On the backbone of the DNA double helix enzymes attach methyl groups (just 1 carbon and 3 hydrogens) as a way to regulate gene expression. Some Wake Forest researchers have taken a look at whether DNA methylation is one of the mechanisms that cause diseases associated with aging.
In a study published in the current issue of Nature Communications, the researchers found age-related differences in DNA methylation in 8 percent of the 450,000 sites tested across the genome. Most of these changes did not seem to affect which cellular genes were turned on or off. However, the Wake Forest Baptist team did find a small subset of age-linked DNA methylation changes -- 1,794 of the 450,000 sites tested -- that were associated with altered gene expression. Out of this subset, 42 sites were associated with pulse pressure, a measure of vascular health that is known to change with age. "Our work suggests that most of the age-associated changes in DNA methylation do not have an obvious effect on cellular function, in this case altering gene expression, and some of them may just amount to noise," said Yongmei Liu, M.D., Ph.D., associate professor of public health sciences at Wake Forest Baptist and corresponding author of the study.
We need super cheap DNA methylation measurement methods just like we need super cheap DNA sequencing methods. We can not figure out how the body works, how it breaks down, and how to repair it without absolutely massive amounts of data. Since patterns of DNA methylation vary by cell type the methylation patterns need to be checked in many cell types in order to discover patterns. To get full picture scientists need to periodically measure DNA methylation in many cell types in a large cohort of people.
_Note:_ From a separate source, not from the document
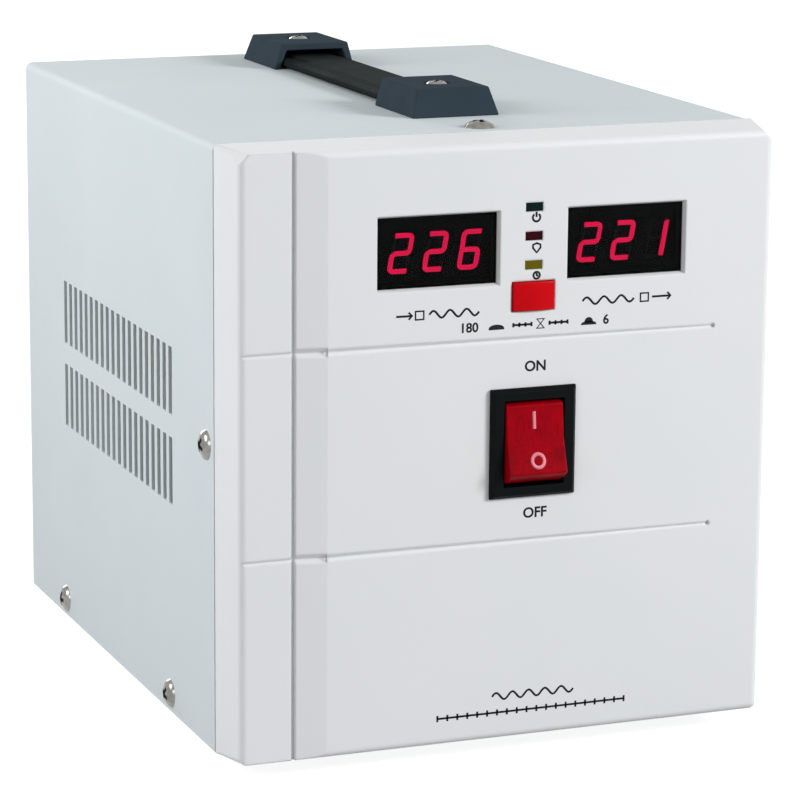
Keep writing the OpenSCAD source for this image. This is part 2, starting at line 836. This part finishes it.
// One stretch of a level groove, from a point of the plan to another
module line_groove(from, to) {
    half = line_h / 2 * (1 + cut / line_depth);
    run = to - from;
    translate([from[0], from[1], 0]) rotate([0, 0, atan2(run[1], run[0])])
        along_x(0, norm(run)) polygon([[-cut, -half], [line_depth, 0], [-cut, half]]);
}

// The two level grooves, shallow on the strip, deep on the facet and fading along the main face
module level_grooves() {
    line_right = -cover_w / 2 + cover_w * line_end_share;
    for (share = line_share) translate([0, 0, cover_h * share]) {
        line_groove([panel_left, strip_y - line_depth * strip_line_share],
            [groove_left + cut, strip_y - line_depth * strip_line_share]);
        line_groove([groove_right - cut, strip_y + line_depth * facet_line_share],
            [facet_right, main_y + line_depth * facet_line_share]);
        line_groove([facet_right, main_y], [line_right, main_y - line_depth * fade_share]);
        translate([line_right, main_y + line_depth, 0]) rotate([90, 0, 0])
            cylinder(d = line_dot_d, h = line_depth + cut);
    }
}

// Puts a part at a window's centre on the panel's main face
module at_window(side) {
    translate([column_x + side * window_pitch / 2, main_y, display_z]) children();
}

// Puts a part at an indicator, counted from the top
module at_led(index) {
    translate([column_x, main_y, display_z + led_rise - index * led_pitch]) children();
}

module at_button() {
    translate([column_x, main_y, display_z - button_drop]) children();
}

module at_switch() {
    translate([switch_x, 0, switch_z]) children();
}

// Puts a part at each screw of the display board, on its back face, with +Z pointing to the back
module at_board_screws() {
    for (x = [-1, 1] * (board_half_w - board_boss_inset),
            z = [-board_down + board_boss_inset, board_up - board_boss_inset])
        translate([column_x + x, board_y + board_t, display_z + z]) rotate([-90, 0, 0]) children();
}

module front_panel() {
    color(panel_white) in_case() difference() {
        union() {
            difference() {
                intersection() {
                    linear_extrude(cover_h) panel_plan();
                    along_x(-cover_w / 2, cover_w / 2) panel_side();
                }
                panel_room();
            }
            panel_tongue();
            panel_ribs();
            panel_bosses();
            at_board_screws() translate([0, 0, -board_t + inner_y - board_y - panel_wall / 2])
                cylinder(d = board_boss_d, h = board_y - inner_y + panel_wall / 2);
        }
        level_grooves();
        corner_cuts();
        for (side = [-1, 1]) at_window(side) {
            translate([0, window_recess, 0]) tapered_pocket(window_w, window_h, window_recess + cut, window_flare);
            along_y(-cut, panel_wall + cut) square([window_w, window_h], center = true);
        }
        for (index = [0 : 2]) at_led(index) along_y(-cut, panel_wall + cut) square([led_w, led_h], center = true);
        at_button() along_y(-cut, panel_wall + cut)
            square([button_w + 2 * button_fit, button_h + 2 * button_fit], center = true);
        at_switch() along_y(main_y - cut, inner_y + cut)
            square([body_w + 2 * cutout_fit, body_h + 2 * cutout_fit], center = true);
        at_panel_bosses() translate([0, 0, -pilot_l]) cylinder(d = tap_d * pilot_share, h = pilot_l + cut);
        at_board_screws() translate([0, 0, -board_t - pilot_l * pilot_share])
            cylinder(d = board_tap_d * pilot_share, h = pilot_l * pilot_share + cut);
    }
}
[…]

The researchers in this study used only 1,264 people. A huge reduction in testing costs would enable a scaling up of the number of people tested by a few orders of magnitude. Then a longitudinal study to track health outcomes would enable the discovery of many relationships between methylation patterns, health, and longevity.
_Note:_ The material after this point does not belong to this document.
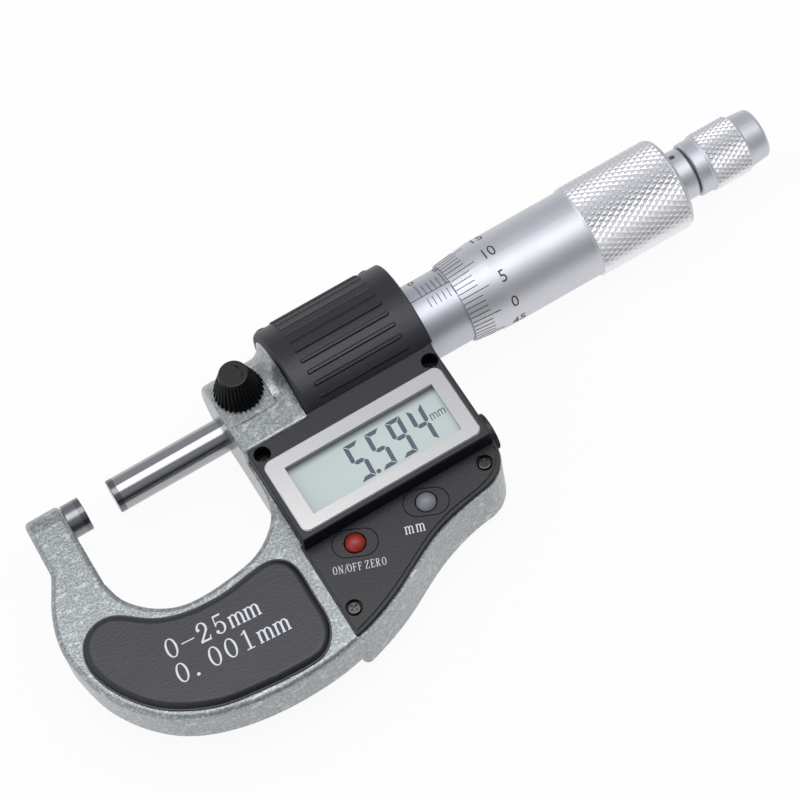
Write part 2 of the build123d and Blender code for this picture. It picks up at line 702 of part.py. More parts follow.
with BuildPart() as bezel:
    with BuildSketch(Plane.XY.offset(block_top)):
        with Locations(((bezel_x[0] + bezel_x[1]) / 2, (bezel_y[0] + bezel_y[1]) / 2)):
            RectangleRounded(bezel_x[1] - bezel_x[0], bezel_y[1] - bezel_y[0], 1.6)
    extrude(amount=bezel_top - block_top)
    chamfer(bezel.edges().group_by(Axis.Z)[-1], 0.22)
    with BuildSketch(Plane.XY.offset(lcd_top + 0.05)):
        with Locations(((window_x[0] + window_x[1]) / 2, (window_y[0] + window_y[1]) / 2)):
            Rectangle(window_x[1] - window_x[0] + 1.0, window_y[1] - window_y[0] + 1.0)
    extrude(amount=1.2)
    with BuildSketch(Plane.XY.offset(lcd_top - 1)):
        with Locations(((window_x[0] + window_x[1]) / 2, (window_y[0] + window_y[1]) / 2)):
            Rectangle(window_x[1] - window_x[0], window_y[1] - window_y[0])
    extrude(amount=4.0, mode=Mode.SUBTRACT)

bezel.part.label = "bezel"
export_step(bezel.part, "parts/bezel.step")

# Display glass, its contact strip, the board with its switches, and the cell

with BuildPart() as lcd:
    with BuildSketch(Plane.XY.offset(lcd_low)):
        with Locations((47.65, -21.3)):
            Rectangle(33.4, 14.2)
    extrude(amount=lcd_top - lcd_low)

lcd.part.label = "lcd"
export_step(lcd.part, "parts/lcd.step")

with BuildPart() as pcb:
    with BuildSketch(Plane.XY.offset(pcb_z[0])):
        Polygon((31.2, -13.8), (59.6, -13.8), (59.6, -33.4), (53.0, -35.0), (45.5, -38.2), (36.5, -42.4),
                (33.8, -42.4), (33.8, -41.0), (31.2, -41.0), align=None)
    extrude(amount=pcb_z[1] - pcb_z[0])

pcb.part.label = "pcb"
export_step(pcb.part, "parts/pcb.step")

with BuildPart() as zebra_strip:
    with BuildSketch(Plane.XY.offset(pcb_z[1])):
        with Locations((44.0, -27.4)):
            Rectangle(23.0, 1.5)
    extrude(amount=lcd_low - pcb_z[1])

zebra_strip.part.label = "zebra_strip"
export_step(zebra_strip.part, "parts/zebra_strip.step")

for name, at in (("switch_red", red_at), ("switch_grey", grey_at)):
    with BuildPart() as switch:
        with BuildSketch(Plane.XY.offset(pcb_z[1])):
            with Locations(at):
                Rectangle(3.0, 3.0)
        extrude(amount=1.3)
        with BuildSketch(Plane.XY.offset(pcb_z[1] + 1.3)):
            with Locations(at):
                Circle(0.8)
        extrude(amount=0.2)
    switch.part.label = name
    export_step(switch.part, "parts/" + name + ".step")

with BuildPart() as cell:
    with BuildSketch(Plane.YZ.offset(60.5)):
        with Locations((cap_y, cap_z)):
            Circle(cell_r)
    extrude(amount=4.2)
    fillet(cell.edges().group_by(Axis.X)[-1], 0.4)

cell.part.label = "cell"
export_step(cell.part, "parts/cell.step")

with BuildPart() as contact_spring:
    with BuildSketch(Plane.XZ.offset(29.0)):
        with BuildLine():
            Polyline((56.5, pcb_z[1]), (60.15, pcb_z[1]), (60.15, -3.4), (60.35, -3.4), (60.35, 1.0),
                     (56.5, 1.0), (56.5, pcb_z[1]))
        make_face()
    extrude(amount=-6.0)

contact_spring.part.label = "contact_spring"
export_step(contact_spring.part, "parts/contact_spring.step")

# Battery cap: a disc flush in the wall, a round boss with a coin slot, and its ring seal

with BuildPart() as battery_cap:
    with BuildSketch(Plane.YZ.offset(64.95)):
        with Locations((cap_y, cap_z)):
            Circle(cap_r)
    extrude(amount=1.45)
    with BuildSketch(Plane.YZ.offset(64.95)):
        with Locations((cap_y, cap_z)):
            Circle(cap_boss_r)
    extrude(amount=cap_out - 64.95)
    chamfer(battery_cap.edges().group_by(Axis.X)[-1], 0.15)
    with BuildSketch(Plane.YZ.offset(67.5)):
        with Locations(Location((cap_y, cap_z, 0), (0, 0, 20))):
            SlotOverall(5.4, 1.2)
    extrude(amount=2.0, mode=Mode.SUBTRACT)
    with BuildSketch(Plane.YZ.offset(65.5)):
        with Locations((cap_y, cap_z)):
            Circle(cap_r + 1)
            Circle(cap_r - 0.6, mode=Mode.SUBTRACT)
    extrude(amount=0.8, mode=Mode.SUBTRACT)

battery_cap.part.label = "battery_cap"
export_step(battery_cap.part, "parts/battery_cap.step")

with BuildPart() as cap_ring:
    with BuildSketch(Plane.YZ.offset(65.55)):
        with Locations((cap_y, cap_z)):
            Circle(cap_r)
            Circle(cap_r - 0.58, mode=Mode.SUBTRACT)
    extrude(amount=0.7)

cap_ring.part.label = "cap_ring"
export_step(cap_ring.part, "parts/cap_ring.step")

# Button inserts, held under the panel by a flange, and the two dome buttons

for name, at in (("insert_red", red_at), ("insert_grey", grey_at)):
    with BuildPart() as insert:
        with BuildSketch(Plane.XY.offset(3.4)):
            with Locations(Location((*at, 0), (0, 0, insert_turn))):
                SlotOverall(insert_len + 0.3, insert_w + 0.3)
        extrude(amount=rim_z - 0.05 - 3.4)
        with BuildSketch(Plane.XY.offset(3.4)):
            with Locations(Location((*at, 0), (0, 0, insert_turn))):
                SlotOverall(insert_len, insert_w)
        extrude(amount=panel_z - 3.4)
        with BuildSketch(Plane.XY.offset(3.0)):
            with Locations(at):
                Circle(button_hole_r)
        extrude(amount=3.0, mode=Mode.SUBTRACT)
    insert.part.label = name
    export_step(insert.part, "parts/" + name + ".step")

for name, at in (("button_red", red_at), ("button_grey", grey_at)):
    with BuildPart() as button:
        with BuildSketch(Plane.XZ.offset(-at[1])):
            with BuildLine():
                Polyline((at[0], 2.95), (at[0] + 2.7, 2.95), (at[0] + 2.7, 3.3), (at[0] + button_r, 3.3),
                         (at[0] + button_r, 5.5))
                dome = (button_r ** 2 + dome_h ** 2) / (2 * dome_h)
                RadiusArc((at[0] + button_r, 5.5), (at[0], 5.5 + dome_h), -dome)
                Line((at[0], 5.5 + dome_h), (at[0], 2.95))
            make_face()
        revolve(axis=Axis((at[0], at[1], 0), (0, 0, 1)))
    button.part.label = name
    export_step(button.part, "parts/" + name + ".step")

# Lock knob: fluted cone on a steel stem that bears on the spindle

with BuildPart() as lock_knob:
    with BuildSketch(Plane.XZ.offset(-lock_at[1])):
        with BuildLine():
            Polyline((lock_at[0], lock_base_z), (lock_at[0] + lock_base_r - 0.1, lock_base_z),
                     (lock_at[0] + lock_base_r, lock_base_z + 0.2), (lock_at[0] + lock_top_r, lock_top_z),
                     (lock_at[0], lock_top_z), (lock_at[0], lock_base_z))
        make_face()
    revolve(axis=Axis((lock_at[0], lock_at[1], 0), (0, 0, 1)))
    fillet(lock_knob.edges().group_by(Axis.Z)[-1], 0.25)
    # the flutes lean a little less than the cone, so that they are deep below and shallow above
    low = lock_base_r + flute_r - flute_depth[0]
    high = lock_top_r + flute_r - flute_depth[1]
    lean = (low - high) / (lock_top_z - lock_base_z)
    flute_planes = []
    for n in range(lock_flutes):
        turn = n * 360 / lock_flutes
        flute_planes.append(Plane(origin=(lock_at[0] + low * cosd(turn), lock_at[1] + low * sind(turn),
                                          lock_base_z - 0.1),
                                  z_dir=(-lean * cosd(turn), -lean * sind(turn), 1)))
    with BuildSketch(*flute_planes):
        Circle(flute_r)
    extrude(amount=6.4, mode=Mode.SUBTRACT)
    with Locations((lock_at[0], lock_at[1], lock_base_z + 1.0)):
        Cylinder(1.56, 4.0, mode=Mode.SUBTRACT)

lock_knob.part.label = "lock_knob"
export_step(lock_knob.part, "parts/lock_knob.step")

with BuildPart() as lock_stem:
    with BuildSketch(Plane.XY.offset(3.5)):
        with Locations(lock_at):
            Circle(1.55)
    extrude(amount=lock_base_z + 2.9 - 3.5)

lock_stem.part.label = "lock_stem"
export_step(lock_stem.part, "parts/lock_stem.step")

# Insulating grip plates on both faces of the bow: a thin edge, then a rounded shoulder to the flat

for name, face, up in (("grip_front", bow_half, 1), ("grip_back", -bow_half, -1)):
    with BuildPart() as grip:
        with BuildSketch(Plane.XY.offset(face)):
            with BuildLine():
                Spline(*grip_outline, periodic=True)
            make_face()
        extrude(amount=grip_shoulder[0][1] * up)
        for inset, height in grip_shoulder:
            with BuildSketch(Plane.XY.offset(face + height * up)):
                with BuildLine():
                    Spline(*moved_in(grip_outline, inset), periodic=True)
                make_face()
        loft()
    grip.part.label = name
    export_step(grip.part, "parts/" + name + ".step")
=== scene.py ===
# %% [markdown]
# # Digital outside micrometer: finishes, graduations and knurls
#
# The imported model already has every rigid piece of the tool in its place. This lesson dresses it.
# It gives each piece the finish that a maker would, and adds what is too fine for the solids: the
# diamond knurls, the graduation lines, the numbers, the segments of the display and the lettering.
# Blender measures in metres, and MM turns the millimetres of a drawing into them.

import bpy
import bmesh
import math
from mathutils import Matrix, Vector


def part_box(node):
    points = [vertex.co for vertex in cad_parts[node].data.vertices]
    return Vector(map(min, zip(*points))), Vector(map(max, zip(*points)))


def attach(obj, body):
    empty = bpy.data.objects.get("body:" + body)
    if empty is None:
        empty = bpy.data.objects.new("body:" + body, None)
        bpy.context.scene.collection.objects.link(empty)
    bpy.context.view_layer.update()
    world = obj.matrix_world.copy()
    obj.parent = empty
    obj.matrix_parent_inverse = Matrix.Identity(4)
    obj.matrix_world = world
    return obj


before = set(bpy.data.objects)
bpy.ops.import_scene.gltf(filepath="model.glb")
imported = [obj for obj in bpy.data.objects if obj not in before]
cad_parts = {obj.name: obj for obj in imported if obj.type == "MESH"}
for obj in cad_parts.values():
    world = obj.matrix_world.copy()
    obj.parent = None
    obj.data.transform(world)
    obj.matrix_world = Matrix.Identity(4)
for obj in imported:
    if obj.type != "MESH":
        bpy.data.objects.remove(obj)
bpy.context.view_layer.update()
MM = 0.001

# %% [markdown]
# ## Camera
#
# The photograph looks down on the display from the anvil's side with a long lens. A camera is fixed
# by where it stands and by three directions: right and up in the picture, and back towards itself.

# %% Set the camera
camera_data = bpy.data.cameras.new("camera")
camera_data.sensor_fit = "HORIZONTAL"
camera_data.sensor_width = 36.0
camera_data.lens = 130.5
camera = bpy.data.objects.new("camera", camera_data)
bpy.context.scene.collection.objects.link(camera)
camera_right = Vector((0.85881, -0.50182, -0.10307))
camera_up = Vector((0.49086, 0.74847, 0.44593))
camera_back = camera_right.cross(camera_up)
camera_place = Vector((-0.017596, -0.23459, 0.457728))
camera_turn = Matrix((camera_right, camera_up, camera_back)).transposed().to_4x4()
camera.matrix_world = Matrix.Translation(camera_place) @ camera_turn
bpy.context.scene.camera = camera
print("camera looks along", [round(v, 3) for v in -camera_back])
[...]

Even once many relationships between DNA methylation and health outcomes are discovered it will be hard to use the knowledge to formulate treatments. First, it will be hard to develop drugs that reverse a methylation pattern. Even if a drug is found that can reverse a harmful methylation it might turn out that in some cell types that methylation is needed. So selective intervention will be needed in some cases.
Even worse, some methylations that occur with age are probably protective even as they lower the ability of some tissue to function. If a cell is heavily damaged then cellular division could run the risk of producing cancer. Some age-related methylations could be done to prevent cell division in damaged cells. Reversing the methylations could increase the risk of cancer even while reversing some other disease.
We might end up needing to kill cells with certain methylation patterns in order to make room for healthier cells to take over their job.